> [DIRECTIVE] Exactly the lines from the opening of the records through the line containing "BUMPER_THICK = 2.0" should be copied, with both included.

## Begin

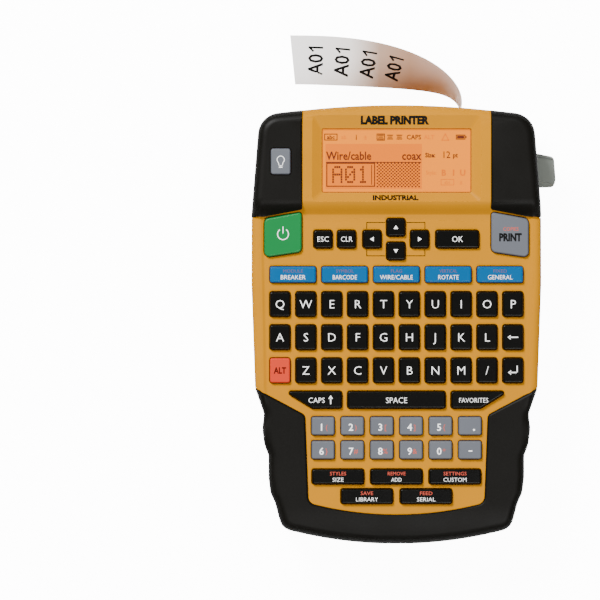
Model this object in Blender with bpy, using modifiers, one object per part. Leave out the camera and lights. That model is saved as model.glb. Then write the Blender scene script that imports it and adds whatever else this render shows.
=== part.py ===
"""A hand-held industrial label maker, lying on its back with its keys up.

Frame: +X to the right of the keyboard, +Y towards the display end, +Z out of the keys. The origin is
on the flat back, on the casing's middle line. All numbers are millimetres; the mesh helpers turn them
into metres. Each visible object is one piece of the assembly.
"""

import math

import bmesh
import bpy
from mathutils import Matrix, Vector

MM = 0.001

# ---- driving dimensions ------------------------------------------------------------------------------
GAP = 0.3                # between pieces that touch
WALL = 2.2               # casing wall
FLOOR = 2.8              # the rear casing's flat back
SPLIT_Z = 28.5           # where the rear casing meets the front casing
DECK_Z = 48.0            # keyboard deck
BROW_Z = 53.0            # deck round the display
RAMP_Y = (52.0, 59.5)    # slope between the two decks
BUMPER_LIFT = 1.4        # how far the rubber bumpers stand above the deck they cover
BUMPER_LOW_Z = 4.0       # lowest edge of the rubber bumpers
BUMPER_THICK = 2.0       # rubber on the sides of the casing

KEY_CLEARANCE = 0.45     # gap round a key in its hole
KEY_LOW_Z = 41.8
KEY_TOP_Z = 50.4
ROW_BAR_TOP_Z = 43.2     # bar that ties a row of keys together, under the deck
ROW_BAR_HALF_Y = 2.5
KEY_BEVEL = 0.6
KEY_FLANGE = 0.8         # rim that keeps a single key under the deck

LETTER_PITCH = (12.5, 16.0)
LETTER_SIZE = (9.9, 12.1)
LETTER_ROWS_Y = (10.1, -5.9, -21.9)
DIGIT_PITCH = 14.2
DIGIT_SIZE = (11.2, 8.9)
DIGIT_ROWS_Y = (-48.7, -60.3)
FUNCTION_PITCH = 25.0
FUNCTION_SIZE = (22.4, 7.9)
FUNCTION_Y = 24.4
WIDE_SIZE = (25.2, 7.3)
SMALL_SIZE = (9.1, 8.7)
CURSOR_Y = 41.5
CURSOR_STEP = (11.5, 5.7)
OK_KEY = (29.4, 21.0)
SPACE_SIZE = (47.4, 8.4)
SPACE_Y = -36.1
LIGHT_KEY = (-55.9, 78.9, 9.6, 12.6)

WINDOW_CENTRE_Y = 79.4
WINDOW_SIZE = (72.0, 31.0)
BEZEL_SIZE = (80.4, 40.6)
BEZEL_FLOOR_Z = 50.6

TAPE_X = 32.0            # plane of the label tape on its way out
TAPE_Z = 15.6            # middle of the tape's width
TAPE_WIDTH = 24.0
TAPE_THICK = 0.4
EXIT_SLOT_WIDTH = 1.8

BAY_X = 46.0             # half the inner width of the cassette bay
BAY_Y = (22.0, 90.0)
BAY_FLOOR_Z = 29.5
BAY_WALL = 1.4
COVER_THICK = 1.9
COVER_LOW_Z = 0.3
COVER_X = 48.6           # half the width of the cassette cover
COVER_Y = (19.2, 92.6)
HINGE_AT = (20.0, 1.1)   # (y, z) of the cassette cover's hinge
HINGE_RADIUS = 0.78

BATTERY_X = 30.0
BATTERY_Y = (-88.0, -18.0)
BATTERY_Z = (2.8, 22.0)
BATTERY_COVER_X = 33.0
BATTERY_COVER_Y = (-108.5, -14.0)

GEAR_Z = (31.8, 35.0)
GEAR_MODULE = 0.6
PLATEN_AT = (37.3, 74.5)
PLATEN_RADIUS = 5.1
PINION_TEETH, PLATEN_TEETH, IDLER_TEETH, RIBBON_TEETH = 10, 30, 20, 24
MOTOR_RADIUS = 6.2

TAPE_SPOOL_AT, TAPE_SPOOL_RADIUS = (-20.0, 56.0), 19.0
RIBBON_SUPPLY_AT, RIBBON_SUPPLY_RADIUS = (13.0, 44.0), 8.6
RIBBON_TAKEUP_RADIUS = 7.2

LEVER_PIVOT = (60.5, 54.0)
LEVER_Z = (9.0, 23.0)
LEVER_PIN_RADIUS = 1.6
BLADE_Y = 97.0
BLADE_Z = (3.4, 28.0)

SCREWS_AT = ((64.3, 20.0), (-64.3, 20.0), (42.0, -94.2), (-42.0, -94.2))
SCREW_SHANK_RADIUS, SCREW_HEAD_RADIUS = 1.4, 2.9
BOSS_RADIUS = 3.6

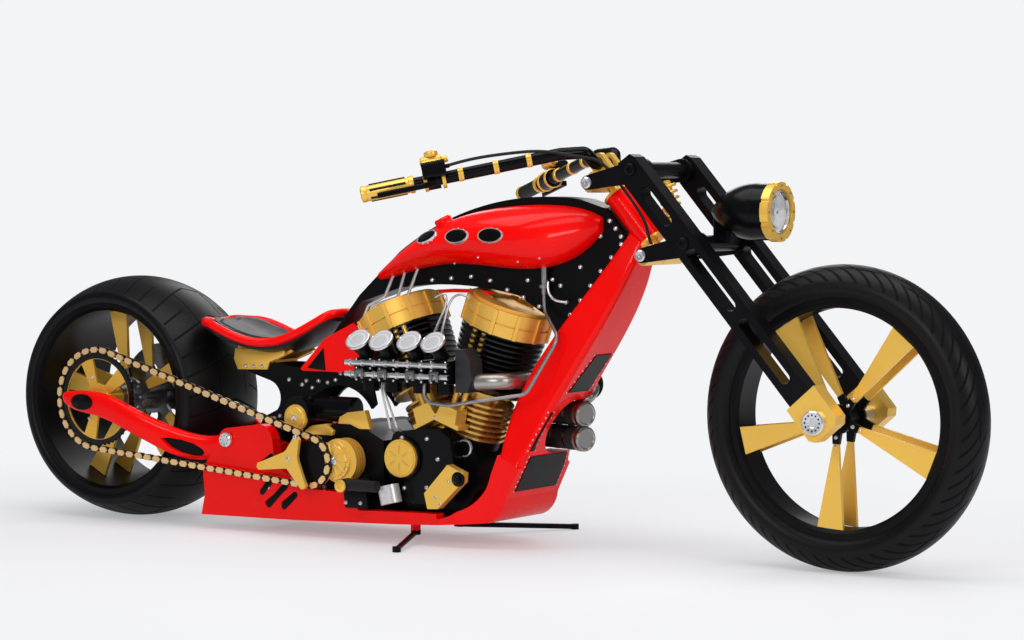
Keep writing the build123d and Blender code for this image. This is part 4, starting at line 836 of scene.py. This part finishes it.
# %% [markdown]
# ## Panels on the down tube
# The broad front face of the down tube carries black panels, each screwed down inside the red
# border. The face leans and bends, so a flat plate would stand off it. A strip is laid on it row by
# row with a ray, then given a thickness with the Solidify modifier.


# %% Down tube panels
def front_of(y, z):
    """The point of the down tube's front face at that height, seen from ahead."""
    hit, point, normal, _ = nodes["down_tube"].ray_cast(Vector((2, y, z)), Vector((-1, 0, 0)))
    return (point.copy(), normal.copy()) if hit else None


def face_reach(z):
    """The near and far y of the front face at that height, kept clear of its rounded edges."""
    hits = [i / 1000 for i in range(-140, 141, 2)
            if front_of(i / 1000, z) and front_of(i / 1000, z)[1].x > 0.5]
    return min(hits) + 0.004, max(hits) - 0.004


def panel(rows, columns=6):
    """A strip over rows of (height, near y, far y) that follows the face under it."""
    points, faces = [], []
    for z, near, far in rows:
        for step in range(columns + 1):
            spot = front_of(near + (far - near) * step / columns, z)
            points.append(spot[0] + spot[1] * 0.0004)
    for row in range(len(rows) - 1):
        for step in range(columns):
            a = row * (columns + 1) + step
            faces.append((a, a + 1, a + columns + 2, a + columns + 1))
    piece = skin(points, faces)
    if sum(face.normal.x for face in piece.data.polygons) < 0:
        piece.data.flip_normals()
    return modify(piece, "SOLIDIFY", thickness=0.0022, offset=1)


def rows_between(high, low, near, far, count=7):
    """Rows whose sides are shares of the face: 0 is its near edge and 1 its far edge."""
    rows = []
    for i in range(count + 1):
        z = high + (low - high) * i / count
        first, last = face_reach(z)
        a = near[0] + (near[1] - near[0]) * i / count
        b = far[0] + (far[1] - far[0]) * i / count
        rows.append((z, first + (last - first) * a, first + (last - first) * b))
    return rows


upper = rows_between(0.5, 0.405, (0.36, 0.16), (0.88, 0.78))
lower = rows_between(0.24, 0.15, (0.1, 0.1), (0.9, 0.9))
side_strip = rows_between(0.355, 0.256, (0.08, 0.08), (0.22, 0.3))
panels = [panel(rows) for rows in (upper, lower, side_strip)]
settle(panels, "down_tube_panels", "frame", BLACK, 60)
pins = []
for rows in (upper, lower, side_strip):
    for z, near, far in rows:
        for y in (near - 0.006, far + 0.006):
            spot = front_of(y, z)
            if spot and spot[1].x > 0.5:
                pins.append(facing(*spot))
settle(scatter(bolt(0.0022, 0.0016), pins), "panel_pins", "frame", STEEL)
print("panel pins", len(pins))

# %% [markdown]
# ## Ends of the exhausts
# Each wrapped pipe ends in a polished steel cup with two rolled beads. That is a lathe profile, set
# on the pipe's own line. A steel elbow joins the upper pipe to the round black horn above it.

# %% Exhaust cups and elbow
pipe_line = Vector((0.162, -0.052, 0)).normalized()
cup = mm((0, 3), (24, 3), (27, 6), (30, 5), (32.5, 1), (33.2, -2), (32, -5), (32.2, -12),
         (33.4, -14), (33.4, -17), (31.6, -19), (0, -19))
pipe_ends = [Vector((0.327, 0.04, z)) for z in (0.343, 0.28)]
cups = [turned(cup, end, pipe_line, 40) for end in pipe_ends]
settle(cups, "exhaust_cups", "frame", SATIN_STEEL)
elbow = pipe(mm((290, 60, 365), (322, 62, 378), (324, 90, 400), (312, 110, 408)), 0.013)
settle(elbow, "exhaust_elbow", "frame", SATIN_STEEL)
band = mm((30.8, 3), (31.8, 3), (31.8, -3), (30.8, -3), (30.8, 3))
bands = [turned(band, end - pipe_line * back, pipe_line, 40)
         for end in pipe_ends for back in (0.055, 0.105)]
settle(bands, "wrap_bands", "frame", DARK_STEEL)
print("exhaust ends", len(cups))

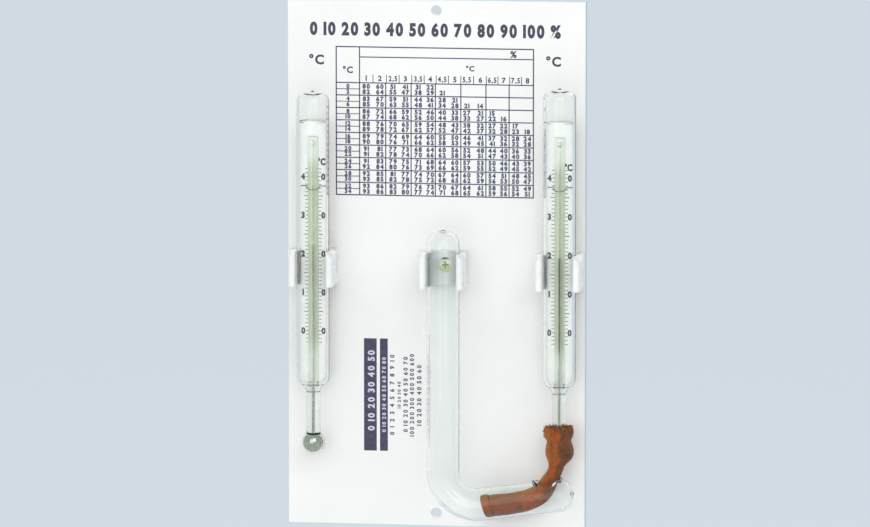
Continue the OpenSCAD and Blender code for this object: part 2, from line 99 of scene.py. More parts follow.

## End

> [REPLY TO THE TASK]
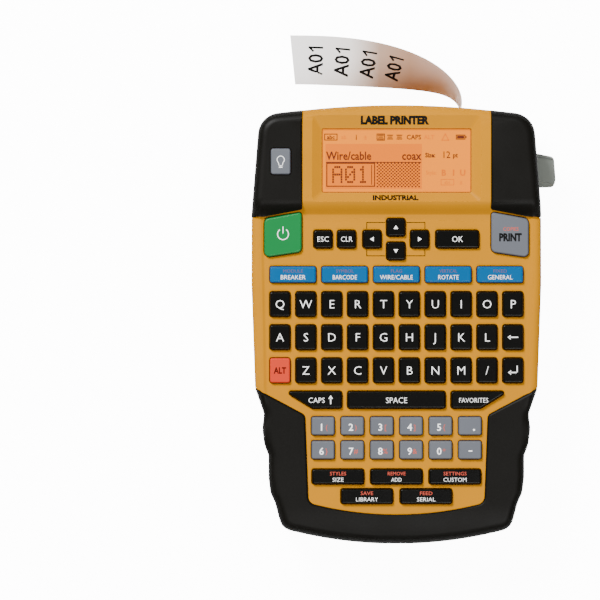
Model this object in Blender with bpy, using modifiers, one object per part. Leave out the camera and lights. That model is saved as model.glb. Then write the Blender scene script that imports it and adds whatever else this render shows.
=== part.py ===
"""A hand-held industrial label maker, lying on its back with its keys up.

Frame: +X to the right of the keyboard, +Y towards the display end, +Z out of the keys. The origin is
on the flat back, on the casing's middle line. All numbers are millimetres; the mesh helpers turn them
into metres. Each visible object is one piece of the assembly.
"""

import math

import bmesh
import bpy
from mathutils import Matrix, Vector

MM = 0.001

# ---- driving dimensions ------------------------------------------------------------------------------
GAP = 0.3                # between pieces that touch
WALL = 2.2               # casing wall
FLOOR = 2.8              # the rear casing's flat back
SPLIT_Z = 28.5           # where the rear casing meets the front casing
DECK_Z = 48.0            # keyboard deck
BROW_Z = 53.0            # deck round the display
RAMP_Y = (52.0, 59.5)    # slope between the two decks
BUMPER_LIFT = 1.4        # how far the rubber bumpers stand above the deck they cover
BUMPER_LOW_Z = 4.0       # lowest edge of the rubber bumpers
BUMPER_THICK = 2.0       # rubber on the sides of the casing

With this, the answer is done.